Micellar Liquid Chromatography - Applications

Applications

Despite the reduced efficiency verses reversed phase HPLC, hundreds of applications have been reported using MLC. One of the most advantageous is the ability to directly inject physiological fluids. Micelles have an ability to solubilize proteins which enables MLC to be useful in analyzing untreated biological fluids such as plasma, serum, and urine. Martinez et al. found MLC to be highly useful in analyzing a class of drugs called b-antagonists, so called beta-blockers, in urine samples. The main advantage of the use of MLC with this type of sample, is the great time savings in sample preparation. Alternative methods of analysis including reversed phase HPLC require lengthy extraction and sample work up procedures before analysis can begin. With MLC, direct injection is often possible, with retention times of less than 15 minutes for the separation of up to nine b-antagonists.

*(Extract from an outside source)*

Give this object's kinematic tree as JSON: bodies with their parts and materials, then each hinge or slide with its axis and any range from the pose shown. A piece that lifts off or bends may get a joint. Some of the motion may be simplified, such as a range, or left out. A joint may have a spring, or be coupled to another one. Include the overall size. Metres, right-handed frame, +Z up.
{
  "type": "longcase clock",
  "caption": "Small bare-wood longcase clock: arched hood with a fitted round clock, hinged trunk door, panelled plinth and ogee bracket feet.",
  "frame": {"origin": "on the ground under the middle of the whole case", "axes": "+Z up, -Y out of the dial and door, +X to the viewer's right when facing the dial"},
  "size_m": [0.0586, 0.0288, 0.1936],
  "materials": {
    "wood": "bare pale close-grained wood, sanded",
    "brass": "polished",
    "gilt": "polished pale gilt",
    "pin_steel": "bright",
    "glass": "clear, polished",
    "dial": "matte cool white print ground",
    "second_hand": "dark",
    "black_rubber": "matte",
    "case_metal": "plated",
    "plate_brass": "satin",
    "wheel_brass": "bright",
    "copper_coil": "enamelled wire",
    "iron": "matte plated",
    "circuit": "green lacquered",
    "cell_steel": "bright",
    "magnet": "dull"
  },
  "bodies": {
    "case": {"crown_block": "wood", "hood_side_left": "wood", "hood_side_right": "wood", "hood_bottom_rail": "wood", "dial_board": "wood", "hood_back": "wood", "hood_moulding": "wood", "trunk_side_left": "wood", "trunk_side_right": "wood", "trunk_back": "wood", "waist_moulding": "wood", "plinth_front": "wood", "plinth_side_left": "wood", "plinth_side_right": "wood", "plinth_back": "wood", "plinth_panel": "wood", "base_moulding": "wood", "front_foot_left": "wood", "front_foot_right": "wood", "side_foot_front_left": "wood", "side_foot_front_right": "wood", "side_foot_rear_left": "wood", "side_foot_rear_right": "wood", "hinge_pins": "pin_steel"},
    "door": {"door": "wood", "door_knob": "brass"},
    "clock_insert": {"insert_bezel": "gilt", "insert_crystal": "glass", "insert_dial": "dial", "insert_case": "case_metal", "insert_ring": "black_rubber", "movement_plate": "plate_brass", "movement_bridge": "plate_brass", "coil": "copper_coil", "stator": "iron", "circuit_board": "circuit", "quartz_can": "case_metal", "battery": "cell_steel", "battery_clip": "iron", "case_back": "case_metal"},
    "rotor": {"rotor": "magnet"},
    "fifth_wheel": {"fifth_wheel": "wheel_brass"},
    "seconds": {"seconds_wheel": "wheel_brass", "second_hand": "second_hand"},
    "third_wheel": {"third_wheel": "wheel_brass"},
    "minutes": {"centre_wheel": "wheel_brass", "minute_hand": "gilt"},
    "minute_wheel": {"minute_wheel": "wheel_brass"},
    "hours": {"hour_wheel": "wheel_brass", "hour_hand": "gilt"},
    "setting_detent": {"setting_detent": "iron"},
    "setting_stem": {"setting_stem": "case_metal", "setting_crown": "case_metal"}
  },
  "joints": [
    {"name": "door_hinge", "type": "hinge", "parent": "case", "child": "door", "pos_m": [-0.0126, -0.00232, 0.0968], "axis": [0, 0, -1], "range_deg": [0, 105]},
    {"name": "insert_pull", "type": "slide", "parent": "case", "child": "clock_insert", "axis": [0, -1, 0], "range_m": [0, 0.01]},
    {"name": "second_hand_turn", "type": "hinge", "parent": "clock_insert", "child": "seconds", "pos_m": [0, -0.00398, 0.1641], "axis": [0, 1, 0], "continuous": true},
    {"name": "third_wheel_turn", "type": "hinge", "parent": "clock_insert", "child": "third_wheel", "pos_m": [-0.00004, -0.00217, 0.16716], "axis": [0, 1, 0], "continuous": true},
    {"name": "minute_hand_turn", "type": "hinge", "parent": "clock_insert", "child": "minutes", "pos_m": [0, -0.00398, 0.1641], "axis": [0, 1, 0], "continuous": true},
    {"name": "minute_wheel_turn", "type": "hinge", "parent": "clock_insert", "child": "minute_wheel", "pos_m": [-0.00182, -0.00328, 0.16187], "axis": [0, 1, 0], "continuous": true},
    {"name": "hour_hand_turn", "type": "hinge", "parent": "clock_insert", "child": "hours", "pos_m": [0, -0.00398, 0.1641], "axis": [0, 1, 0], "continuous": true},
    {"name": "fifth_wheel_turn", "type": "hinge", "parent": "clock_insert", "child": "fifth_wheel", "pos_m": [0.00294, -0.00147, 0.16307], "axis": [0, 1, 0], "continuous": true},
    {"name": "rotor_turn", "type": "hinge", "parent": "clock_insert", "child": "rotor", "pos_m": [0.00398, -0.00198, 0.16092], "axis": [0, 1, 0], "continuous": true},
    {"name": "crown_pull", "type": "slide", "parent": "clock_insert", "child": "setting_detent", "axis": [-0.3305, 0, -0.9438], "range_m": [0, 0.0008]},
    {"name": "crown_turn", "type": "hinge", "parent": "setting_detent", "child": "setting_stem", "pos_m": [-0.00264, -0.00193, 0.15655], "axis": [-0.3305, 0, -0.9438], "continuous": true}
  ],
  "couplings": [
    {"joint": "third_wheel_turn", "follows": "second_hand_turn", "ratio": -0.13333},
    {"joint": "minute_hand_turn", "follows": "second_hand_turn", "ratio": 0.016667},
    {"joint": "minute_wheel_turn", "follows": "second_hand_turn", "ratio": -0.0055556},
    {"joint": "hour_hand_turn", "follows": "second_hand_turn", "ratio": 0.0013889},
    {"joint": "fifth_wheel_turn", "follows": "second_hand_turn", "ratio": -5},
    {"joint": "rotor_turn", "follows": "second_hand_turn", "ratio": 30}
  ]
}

Another application compared reversed phase HPLC with MLC for the analysis of desferrioxamine in serum. Desferrioxamine (DFO) is a commonly used drug for removal of excess iron in patients with chronic and acute levels. The analysis of DFO along with its chelated complexes, Fe(III) DFO and Al(III) DFO has proven to be difficult at best in previous attempts. This study found that direct injection of the serum was possible for MLC, verses an ultrafiltration step necessary in HPLC. This analysis proved to have difficulties with the separation of the chelated DFO compounds and with the sensitivity levels for DFO itself when MLC was applied. The researcher found that, in this case, reverse phase HPLC, was a better, more sensitive technique despite the time savings in direct injection.

Analysis of pharmaceuticals by MLC is also gaining popularity. The selectivity and peak shape of MLC over commonly used ion-pair chromatography is much enhanced. MLC mimics, yet enhances, the selectivity offered by ion-pairing reagents for the separation of active ingredients in pharmaceutical drugs. For basic drugs, MLC improves the excessive peak tailing frequently observed in ion-pairing. Hydrophilic drugs are often unretained using conventional HPLC, are retained by MLC due to solubilization into the micelles. Commonly found drugs in cold medications such as acetaminophen, L-ascorbic acid, phenylpropanolamine HCL, tipepidine hibenzate, and chlorpheniramine maleate have been successfully separated with good peak shape using MLC. Additional basic drugs like many narcotics, such as codeine and morphine, have also been successfully separated using MLC.

Another novel application of MLC involves the separation and analysis of inorganic compounds, mostly simple ions. This is a relatively new area for MLC, but has seen some promising results. MLC has been observed to provide better selectivity of inorganic ions that ion-exchange or ion-pairing chromatography. While this application is still in the beginning stages of development, the possibilities exist for novel, much enhanced separations of inorganic species.

Since the technique was first reported on in 1980, micellar liquid chromatography has been used in hundreds of applications. This micelle controlled technique provides for unique opportunities for solving complicated separation problems. Despite the poor efficiency of MLC, it has been successfully used in many applications. The use of MLC in the future appears to be extremely advantages in the areas of physiological fluids, pharmaceuticals, and even inorganic ions. The technique has proven to be superior over ion-pairing and ion-exchange for many applications. As new approaches are developed to combat the poor efficiency of MLC, its application is sure to spread and gain more acceptance.